Saturday, August 30, 2008
A new beginning
Have you ever felt like you have made a great decision? That you are on the path you are meant to be on?
During the past week, as I have begun classes and started my new job as a teaching assistant, I've been filled with the feeling that I made the right choice all around-career wise and school wise. Only a few months after my college graduation and I find myself once again spending hours studying and preparing notes for papers and now for my own class to teach (a scary thought!). At the same time, however, I feel renewed in the choices that I made the get me here, and the hard work I put into getting myself to graduate school.
For years during college, as I agonized over some hideous calculus assignment, horrible econometrics project, or endless economics paper, I questioned my choice to double major in a subject that used math so heavily. Practical math is fine with me- but once I ventured into abstract calculus I feared I was a goner. I worked hard to finish in four years with two majors and studying abroad, and during my entire senior year, I wondered if my choice would come back to haunt me. The economics department at my college had a different grading scale than other programs: you needed a 94 for an A-. And don't forget that this is economics, and not exactly the easiest program to begin with! So after four years of working really hard, I feared that I had sacrificed a less than perfect GPA in the name of my dual degree, and that I would be tossed aside in consideration for graduate school. I knew that if I had only majored in political science, my stronger subject, I would have left RMWC with a near 4.0 and no math classes needed. But I also would have been bored, and I like a challenge.
Especially during my senior year of college, I almost regretted my economics program many times. Like the time I had to change my senior paper topic five days before the proposal was due when the department told me they couldn't help with data. Or the time I had the change my econometrics paper topic 7 times due to data availability. Or when I realized that I never actually needed calculus because I never once did a derivative outside of calculus class. After my senior economics paper presentation, during which the professor let other students speak far longer than the 20 minutes we were allotted, making one student late for an honors society meeting and myself late for a Miss Virginia related appointment, my professor said that I looked like I was ready to be done with it. And he couldn't have said it any better. The joy I felt in handing over that final paper was bizarre- economics was killing my love for learning.

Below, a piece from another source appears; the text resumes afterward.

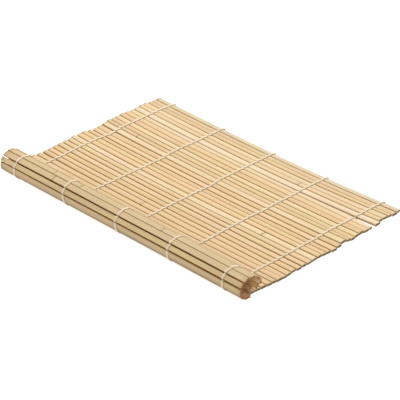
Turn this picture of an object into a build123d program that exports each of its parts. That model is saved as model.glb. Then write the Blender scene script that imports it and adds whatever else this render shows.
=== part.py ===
from build123d import *
import os
from math import sin, cos, radians, pi, hypot

# A bamboo rolling mat for sushi: 43 split-bamboo slats bound side by side by
# five lines of cotton twine. The far part lies flat, the near edge is curled
# up into a hollow roll.
#
# Frame: millimetres, +X along the slats, +Y from the rolled edge to the far
# edge, +Z up. Z = 0 is the surface that the mat lies on, and X = Y = 0 is the
# middle of its footprint.

os.makedirs("parts", exist_ok=True)

# ---------------------------------------------------------------- driving dimensions
slat_thickness = 1.9      # skin side to rounded side
slat_gap = 0.70           # space between neighbouring slats
top_round = 0.75          # rounded edges of the inner side
skin_round = 0.12         # crisp edges of the skin side
twine_under = 0.55        # height of the skin side above the table
twine_clear = 0.04        # twine to bamboo
pass_over = 0.56          # twine lying over a slat, its height
pass_under = 0.50         # twine lying under a slat, its height
pinch = 0.20              # twine squeezed between two slats
lane = 0.66               # width of one strand; two lanes side by side make a line
knot_length = 1.5
inner_knot_length = 0.8   # the knots inside the roll are pulled flatter
knot_width = 2.3
knot_height = 1.9
inner_knot_height = 1.5

# width of each slat plus one gap, from the far edge to the near edge
flat_pitch = [4.5, 4.25, 4.5, 5.25, 4.75, 6.0, 4.5, 5.5, 5.5, 5.25, 4.5, 4.75, 5.5, 5.25, 5.65, 4.35,
              4.85, 5.4, 5.75, 4.75, 5.0, 5.5, 5.1, 5.0, 5.8, 5.35, 4.0, 5.5, 5.2, 5.6, 5.3]
curl_pitch = [6.0, 5.8, 5.55, 4.3, 5.2, 5.2, 5.1, 4.9, 5.1, 5.0, 5.1, 4.9]
# turn at each twine hinge of the curled edge, degrees, from the flat part inwards
curl_turn = [5.0, 38.0, 43.5, 43.0, 29.0, 23.0, 30.5, 48.5, 48.5, 49.0, 46.5, 46.0]

# where each slat starts and ends along X, in the order of the slats: the mat's
# sides are ragged, because the slats have slid a little in their twine
left_end = [-120.2, -120.0, -120.4, -121.4, -121.6, -120.6, -120.6, -121.0, -121.8, -121.2, -121.0, -121.4, -120.2, -119.0,
            -118.6, -119.4, -121.0, -120.4, -120.8, -119.6, -119.8, -119.8, -119.2, -119.0, -118.8, -118.8, -120.0, -119.6,
            -120.4, -119.2, -119.9, -118.0, -116.2, -116.9, -117.2, -117.4, -117.7, -116.0, -115.2, -114.8, -114.2, -114.6, -114.9]
right_end = [118.9, 119.6, 118.7, 118.2, 118.2, 120.3, 120.4, 120.8, 119.9, 120.4, 121.2, 120.5, 119.4, 121.3,
             122.4, 121.6, 121.4, 121.0, 121.2, 121.6, 121.4, 121.9, 121.3, 122.0, 122.4, 122.2, 121.6, 121.5,
             120.9, 120.6, 120.4, 122.8, 122.3, 123.3, 122.9, 122.9, 123.8, 124.6, 125.0, 123.2, 119.8, 118.4, 118.6]
twine_x = [-106.0, -52.4, 0.0, 51.6, 103.0]      # the five twine lines
far_edge = -1.75                                  # far limit of the first slat's share, before centring
centre_x = 1.6
centre_y = -85.98
root = 16                                         # the slat in the middle of the flat part
rest_slats = (1, 16, 31)                          # slats whose lower twine is what the mat stands on

pitch = flat_pitch + curl_pitch
n_flat, n = len(flat_pitch), len(pitch)
half = slat_thickness / 2
mid_z = twine_under + half

# ---------------------------------------------------------------- where each slat lies
# hinge[k] is the twine crossing between slat k and slat k + 1, as (y, z); hinge[0] and
# hinge[n] are the two free edges. tilt[k] is how far slat k is turned up, in radians.
hinge = [(far_edge - centre_y, mid_z)]
tilt, place = [], []
turned = 0.0
for k in range(n):
    if k >= n_flat:
        turned += radians(curl_turn[k - n_flat])
    y, z = hinge[-1]
    dy, dz = -cos(turned), sin(turned)
    tilt.append(turned)
    place.append((y + dy * pitch[k] / 2, z + dz * pitch[k] / 2))
    hinge.append((y + dy * pitch[k], z + dz * pitch[k]))


def from_slat(k, u, v):
    """A point of slat k's own section, u across it towards the far edge, v towards its rounded side, as (y, z)."""
    a = tilt[k]
    return (place[k][0] + u * cos(a) + v * sin(a), place[k][1] - u * sin(a) + v * cos(a))


def from_gap(k, u, v):
    """The same for the gap after slat k, in the frame that halves the turn there."""
    a0 = tilt[max(k - 1, 0)] if k > 0 else tilt[0]
    a1 = tilt[min(k, n - 1)]
    a = (a0 + a1) / 2
    return (hinge[k][0] + u * cos(a) + v * sin(a), hinge[k][1] - u * sin(a) + v * cos(a))


# ---------------------------------------------------------------- bamboo slats
for k in range(n):
    across = pitch[k] - slat_gap
    section_plane = Plane(
        origin=(left_end[k] - centre_x, place[k][0], place[k][1]),
        x_dir=(0, cos(tilt[k]), -sin(tilt[k])),
        z_dir=(1, 0, 0),
    )
    with BuildPart() as slat:
        with BuildSketch(section_plane) as section:
            Rectangle(across, slat_thickness)
            fillet(section.vertices().group_by(Axis.Y)[-1], radius=top_round)
            fillet(section.vertices().group_by(Axis.Y)[0], radius=skin_round)
        extrude(amount=right_end[k] - left_end[k])
    slat.part.label = f"slat_{k + 1:02d}"
    export_step(slat.part, f"parts/slat_{k + 1:02d}.step")


# ---------------------------------------------------------------- twine strands
def top_corner(k, side, share):
    """Where a strand rounds the top edge of slat k, on its far (+1) or near (-1) side. share runs from 0 on the flat of the slat to 1 towards the gap."""
    across = pitch[k] - slat_gap
    j = k if side > 0 else k + 1
    turn = (tilt[j] - tilt[j - 1]) / 2 if 0 < j < n else 0.0
    thick = (1 - share) * pass_over / 2 + share * pinch / 2
    radius = top_round + twine_clear + thick
    angle = pi / 2 + share * (pi / 2 - turn)
    u, v = radius * cos(angle), radius * sin(angle)
    cu, cv = -across / 2 + top_round, half - top_round
    if side > 0:
        cu, u = -cu, -u
    return (*from_slat(k, cu + u, cv + v), thick)


def low_corner(k, side, share):
    """The same for the crisp lower edge."""
    across = pitch[k] - slat_gap
    thick = (1 - share) * pass_under / 2 + share * pinch / 2
    radius = skin_round + twine_clear + thick
    angle = -pi / 2 - share * pi / 2
    u, v = radius * cos(angle), radius * sin(angle)
    cu, cv = -across / 2 + skin_round, -half + skin_round
    if side > 0:
        cu, u = -cu, -u
    return (*from_slat(k, cu + u, cv + v), thick)


def pinch_point(k, top):
    """The middle of the gap after slat k, at its upper or lower mouth."""
    a0 = tilt[k - 1] if k > 0 else tilt[0]
    a1 = tilt[k] if k < n else tilt[n - 1]
    h = (a1 - a0) / 2
    v = (half - top_round) * cos(h) + (slat_gap / 2 + top_round) * sin(h) if top else -half + skin_round
    return (*from_gap(k, 0.0, v), pinch / 2)


def strand_path(first_over, start, stop):
    """Centre points with half thickness, from the gap before slat index start to the gap before slat index stop."""
    points = []
    for k in range(start, stop):
        over = (k % 2 == 0) == first_over
        corner = top_corner if over else low_corner
        points.append(pinch_point(k, over))
        points += [corner(k, +1, s) for s in (0.66, 0.33, 0.0)]
        points += [corner(k, -1, s) for s in (0.0, 0.33, 0.66)]
        points.append(pinch_point(k + 1, over))
    return points


def band(points):
    """The closed outline of a strand of varying thickness along a row of centre points."""
    left, right = [], []
    for i, (y, z, t) in enumerate(points):
        y0, z0, _ = points[max(i - 1, 0)]
        y1, z1, _ = points[min(i + 1, len(points) - 1)]
        dy, dz = y1 - y0, z1 - z0
        size = hypot(dy, dz)
        left.append((y - dz / size * t, z + dy / size * t))
        right.append((y + dz / size * t, z - dy / size * t))
    return left + right[::-1]


def spans(first_over):
    """A strand is whole, except where its pass under a slat belongs to what the mat stands on."""
    cuts = [k - 1 for k in rest_slats if ((k - 1) % 2 == 0) != first_over]
    row, start = [], 0
    for c in cuts:
        if c > start:
            row.append(strand_path(first_over, start, c))
        start = c + 1
    row.append(strand_path(first_over, start, n))
    return row


for line, x in enumerate(twine_x):
    for name, first_over, offset in (("a", True, 0.0), ("b", False, -lane)):
        with BuildPart() as strand:
            for points in spans(first_over):
                with BuildSketch(Plane.YZ.offset(x - centre_x + offset + 0.01)):
                    with BuildLine():
                        Polyline(*band(points), close=True)
                    make_face()
                extrude(amount=lane - 0.02)
        strand.part.label = f"twine_{line + 1}{name}"
        export_step(strand.part, f"parts/twine_{line + 1}{name}.step")


# ---------------------------------------------------------------- twine that the mat stands on, and the knots
def pad_plane(k, x):
    """Where one flat pass of twine lies under slat k."""
    return Plane(origin=(x - centre_x - lane, place[k][0], (twine_under - twine_clear) / 2), x_dir=(0, 1, 0), z_dir=(1, 0, 0))


def knot_plane(k, side, x, length):
    """Where a knot of this length sits against the outer edge of slat k."""
    y, z = from_slat(k, side * (pitch[k] / 2 + pinch / 2 + 0.05 + length / 2), 0.0)
    return Plane(origin=(x - centre_x - knot_width / 2, y, z), x_dir=(0, cos(tilt[k]), -sin(tilt[k])), z_dir=(1, 0, 0))


def pad_size(k):
    return pitch[k] - slat_gap - 0.3


pad_height = twine_under - twine_clear

with BuildPart() as far_edge_knots:
    for x in twine_x:
        with BuildSketch(knot_plane(0, +1, x, knot_length)):
            RectangleRounded(knot_length, knot_height, 0.6)
        extrude(amount=knot_width)
        with BuildSketch(pad_plane(0, x)):
            RectangleRounded(pad_size(0), pad_height, 0.15)
        extrude(amount=2 * lane)
far_edge_knots.part.label = "far_edge_knots"
export_step(far_edge_knots.part, "parts/far_edge_knots.step")

with BuildPart() as middle_twine_pads:
    for x in twine_x:
        with BuildSketch(pad_plane(root - 1, x)):
            RectangleRounded(pad_size(root - 1), pad_height, 0.15)
        extrude(amount=2 * lane)
middle_twine_pads.part.label = "middle_twine_pads"
export_step(middle_twine_pads.part, "parts/middle_twine_pads.step")

with BuildPart() as roll_base_twine_pads:
    for x in twine_x:
        with BuildSketch(pad_plane(n_flat - 1, x)):
            RectangleRounded(pad_size(n_flat - 1), pad_height, 0.15)
        extrude(amount=2 * lane)
roll_base_twine_pads.part.label = "roll_base_twine_pads"
export_step(roll_base_twine_pads.part, "parts/roll_base_twine_pads.step")

with BuildPart() as near_edge_knots:
    for x in twine_x:
        with BuildSketch(knot_plane(n - 1, -1, x, inner_knot_length)):
            RectangleRounded(inner_knot_length, inner_knot_height, 0.35)
        extrude(amount=knot_width)
near_edge_knots.part.label = "near_edge_knots"
export_step(near_edge_knots.part, "parts/near_edge_knots.step")

print("slats", n, "flat", n_flat, "unrolled length", round(sum(pitch), 1))
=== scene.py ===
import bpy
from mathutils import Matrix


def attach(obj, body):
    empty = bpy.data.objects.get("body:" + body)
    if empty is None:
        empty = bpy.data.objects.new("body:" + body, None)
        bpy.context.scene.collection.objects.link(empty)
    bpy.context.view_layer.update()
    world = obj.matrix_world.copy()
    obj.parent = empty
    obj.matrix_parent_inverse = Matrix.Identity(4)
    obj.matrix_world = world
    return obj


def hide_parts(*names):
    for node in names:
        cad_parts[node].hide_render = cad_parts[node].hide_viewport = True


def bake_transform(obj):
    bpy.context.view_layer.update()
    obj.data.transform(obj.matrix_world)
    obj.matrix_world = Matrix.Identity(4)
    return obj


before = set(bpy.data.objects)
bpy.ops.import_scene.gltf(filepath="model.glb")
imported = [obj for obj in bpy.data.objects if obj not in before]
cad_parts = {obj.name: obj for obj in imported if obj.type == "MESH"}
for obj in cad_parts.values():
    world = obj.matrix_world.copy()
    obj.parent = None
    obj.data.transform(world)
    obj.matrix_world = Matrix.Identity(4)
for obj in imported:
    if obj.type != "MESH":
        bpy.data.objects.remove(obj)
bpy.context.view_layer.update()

from math import sin, cos, radians, pi, hypot, sqrt

import bpy
import numpy as np
from mathutils import Matrix, Vector

# A bamboo rolling mat: split slats, flat on the skin side and rounded on the inner
# side, twined together by five lines of two-ply cotton. Lengths here are in
# millimetres and become metres when a mesh is made.

MM = 0.001
scene = bpy.context.scene

# ================================================================ the frame's own numbers
thick = 1.9
gap = 0.49                 # between neighbouring slats, as a rule
top_round = 0.75
skin_round = 0.12
twine_under = 0.55
clear = 0.02
flat_pitch = [4.5, 4.25, 4.5, 5.25, 4.75, 6.0, 4.5, 5.5, 5.5, 5.25, 4.5, 4.75, 5.5, 5.25, 5.65, 4.35,
              4.85, 5.4, 5.75, 4.75, 5.0, 5.5, 5.1, 5.0, 5.8, 5.35, 4.0, 5.5, 5.2, 5.6, 5.3]
curl_pitch = [6.0, 5.8, 5.55, 4.3, 5.2, 5.2, 5.1, 4.9, 5.1, 5.0, 5.1, 4.9]
curl_turn = [5.0, 38.0, 43.5, 43.0, 29.0, 23.0, 30.5, 48.5, 48.5, 49.0, 46.5, 46.0]
left_end = [-120.2, -120.0, -120.4, -121.4, -121.6, -120.6, -120.6, -121.0, -121.8, -121.2, -121.0, -121.4, -120.2, -119.0,
            -118.6, -119.4, -121.0, -120.4, -120.8, -119.6, -119.8, -119.8, -119.2, -119.0, -118.8, -118.8, -120.0, -119.6,
            -120.4, -119.2, -119.9, -118.0, -116.2, -116.9, -117.2, -117.4, -117.7, -116.0, -115.2, -114.8, -114.2, -114.6, -114.9]
right_end = [118.9, 119.6, 118.7, 118.2, 118.2, 120.3, 120.4, 120.8, 119.9, 120.4, 121.2, 120.5, 119.4, 121.3,
             122.4, 121.6, 121.4, 121.0, 121.2, 121.6, 121.4, 121.9, 121.3, 122.0, 122.4, 122.2, 121.6, 121.5,
             120.9, 120.6, 120.4, 122.8, 122.3, 123.3, 122.9, 122.9, 123.8, 124.6, 125.0, 123.2, 119.8, 118.4, 118.6]
twine_x = [-106.0, -52.4, 0.0, 51.6, 103.0]
centre_x, centre_y, far_edge = 1.6, -85.98, -1.75

pitch = flat_pitch + curl_pitch
n_flat, n = len(flat_pitch), len(pitch)
half = thick / 2
mid_z = twine_under + half

hinge = [(far_edge - centre_y, mid_z)]
tilt, place = [], []
turned = 0.0
for k in range(n):
    if k >= n_flat:
        turned += radians(curl_turn[k - n_flat])
    y, z = hinge[-1]
    dy, dz = -cos(turned), sin(turned)
    tilt.append(turned)
    place.append((y + dy * pitch[k] / 2, z + dz * pitch[k] / 2))
    hinge.append((y + dy * pitch[k], z + dz * pitch[k]))


def from_slat(k, u, v):
    a = tilt[k]
    return (place[k][0] + u * cos(a) + v * sin(a), place[k][1] - u * sin(a) + v * cos(a))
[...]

Last week, however, as I sat in my political research class, I realized that I had a leg up on all the other students. there were only five other MA students in the class, and the rest of the class included PHD candidates from other programs. The professor started talking about using regression analysis, studying materials with data, and using computer programs that I was very familiar with (perhaps just from sitting in front of a computer and saying to the computer program "Why aren't you working properly?!", but nonetheless...)
She asked us to list our previous training in statistics and other people were asking if it was okay to list classes you took twenty years ago. In that one moment it all became worth it. All those awful moments wondering whether I made the right decision. If nothing else, economics taught me how to work through things backwards, approach things with a different eye, and it certainly taught me to be a better political science student.
So I breezed through the first week of graduate school, fully confident that my undergraduate education, both in the state and abroad, armed me for the challenges I might face here. As both a student and now a teacher here, I am living out what I have wanted and I'm living my dream. I'm so grateful for every challenge I've faced in the past because I know it has prepared me for this!
Perhaps one of the few graduate students thrilled to have as much work as I do, I must get back to the grind!
During the past week, as I have begun classes and started my new job as a teaching assistant, I've been filled with the feeling that I made the right choice all around-career wise and school wise. Only a few months after my college graduation and I find myself once again spending hours studying and preparing notes for papers and now for my own class to teach (a scary thought!). At the same time, however, I feel renewed in the choices that I made the get me here, and the hard work I put into getting myself to graduate school.
For years during college, as I agonized over some hideous calculus assignment, horrible econometrics project, or endless economics paper, I questioned my choice to double major in a subject that used math so heavily. Practical math is fine with me- but once I ventured into abstract calculus I feared I was a goner. I worked hard to finish in four years with two majors and studying abroad, and during my entire senior year, I wondered if my choice would come back to haunt me. The economics department at my college had a different grading scale than other programs: you needed a 94 for an A-. And don't forget that this is economics, and not exactly the easiest program to begin with! So after four years of working really hard, I feared that I had sacrificed a less than perfect GPA in the name of my dual degree, and that I would be tossed aside in consideration for graduate school. I knew that if I had only majored in political science, my stronger subject, I would have left RMWC with a near 4.0 and no math classes needed. But I also would have been bored, and I like a challenge.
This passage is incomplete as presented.